Un’altra risorsa sia per l’Italia che per l’Europa è la produzione di biometano e bioGNL. Per produrli si usano scarti agricoli, refluii zootecnici e tutti i rifiuti organici. Dal 2012 sappiamo che il potenziale italiano è intorno agli 8-10 miliardi di metri cubi anno e ci si potrebbe arrivare in tempi rapidi se ci fosse una strategia industriale e una committenza pubblica volitiva. Il mercato sta esprimendo una forte domanda di bioGNL, soprattutto come combustibile per camion e navi, ed è disposto a pagarlo di più perché a impatto climatico neutro.

Visti i previsti sviluppi mondiali della diffusione del GNL, l’Italia e la Germania (che non ha nessun impianto di rigassificazione) potrebbero anche considerare la realizzazione di qualche nuovo impianto (in Italia oggi sono 3 per un totale di 14 miliardi mc), ammortizzabili entro il 2050. Nel 2006 avevamo progetti per una decina di impianti, ma poi si preferì l’alleanza strategica con la Russia per le importazioni via gasdotto. Solo i due impianti di Gioia Tauro e Porto Empedocle, già autorizzati, avrebbero garantito 20 miliardi di mc.

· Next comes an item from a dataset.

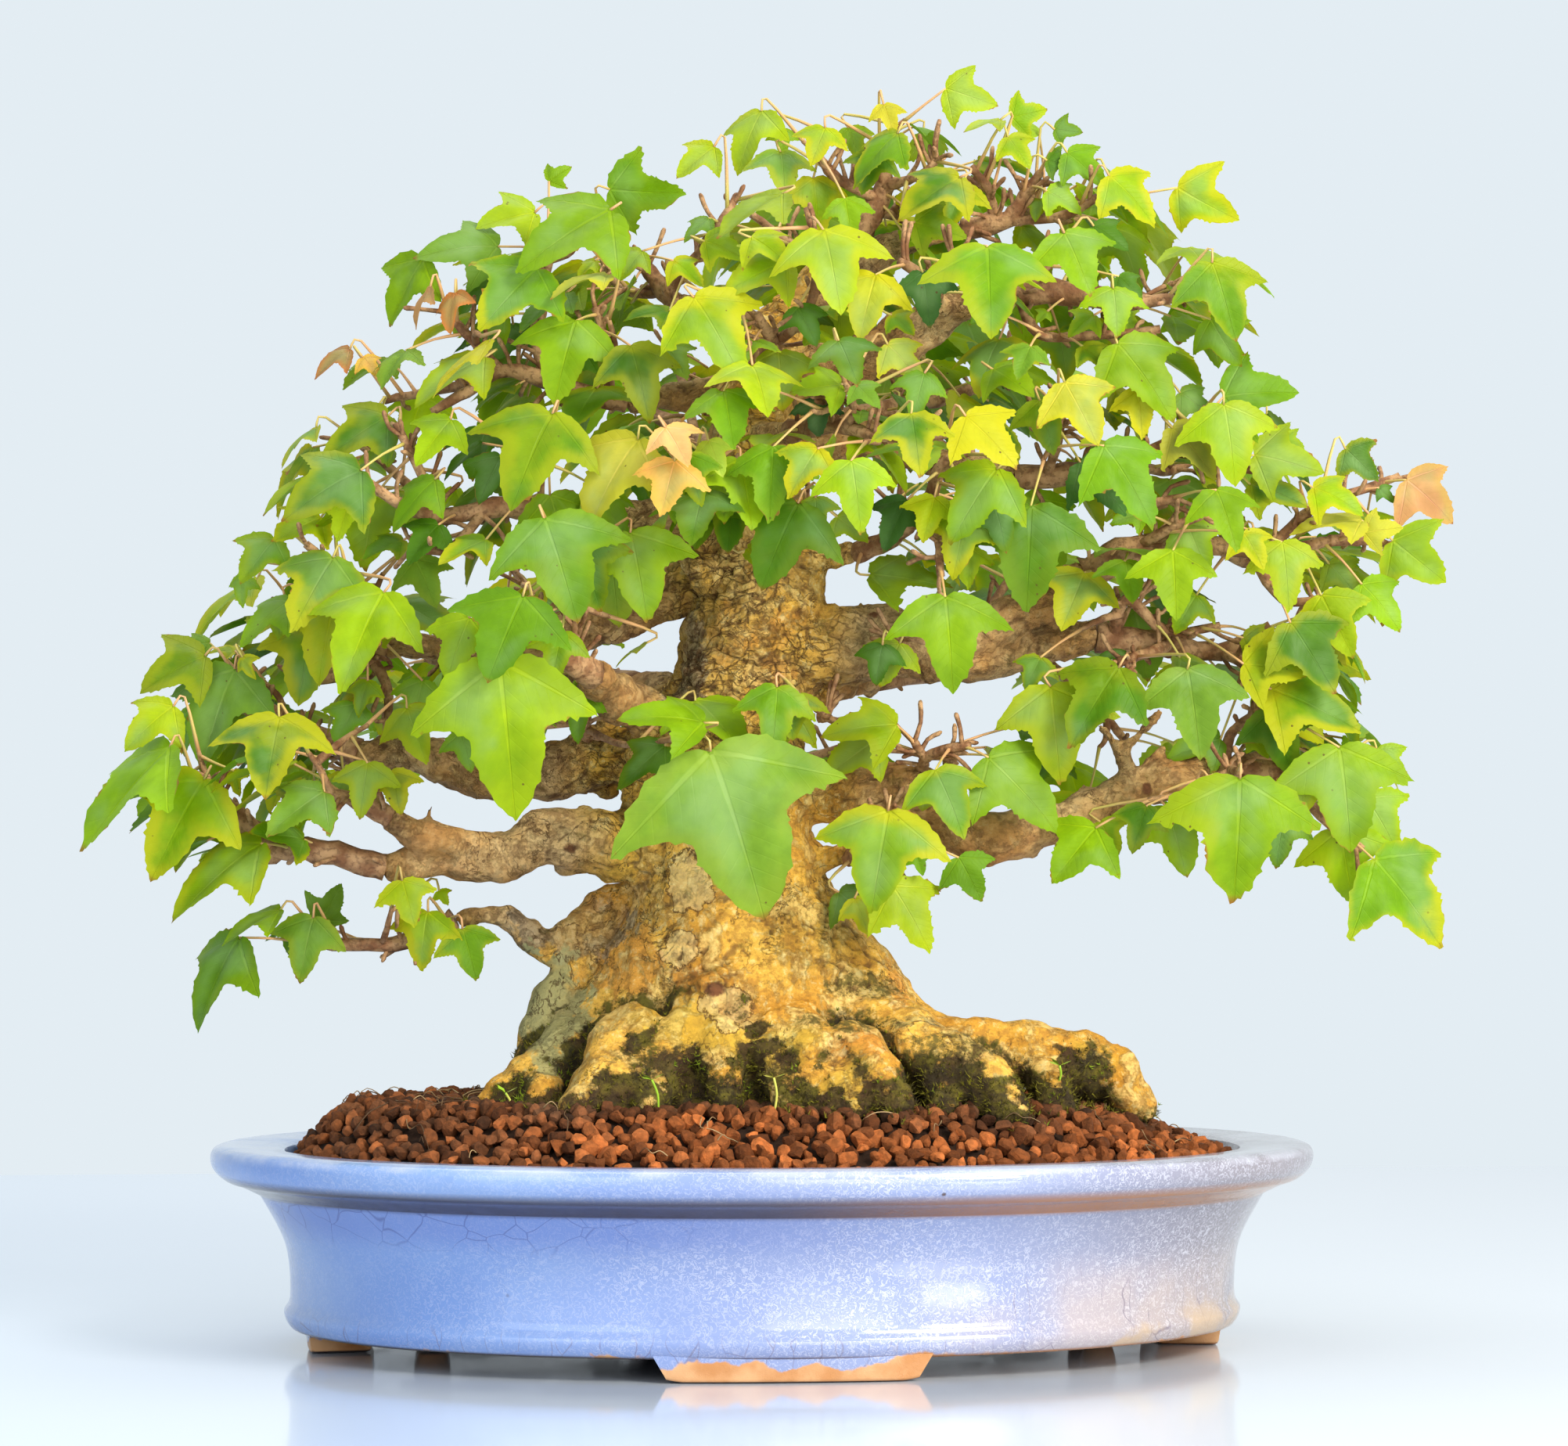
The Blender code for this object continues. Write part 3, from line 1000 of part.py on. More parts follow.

Preliminare a qualsiasi strategia di sicurezza in ottica continentale è comunque far confluire in un’unica struttura societaria, una holding europea, le singole reti e stoccaggi nazionali. È vero che già oggi la regolazione (che rende però ogni coordinamento parecchio complicato) può far sì che queste reti si muovano all’unisono, ma il punto centrale è che deve cambiare la loro missione. La rete europea non dovrà più essere al servizio solo dei produttori e venditori che la usano, ma dei cittadini europei, con la sicurezza e la transizione ecologica (miscelazione con biometano, idrogeno e altri gas sintetici) come principali obiettivi.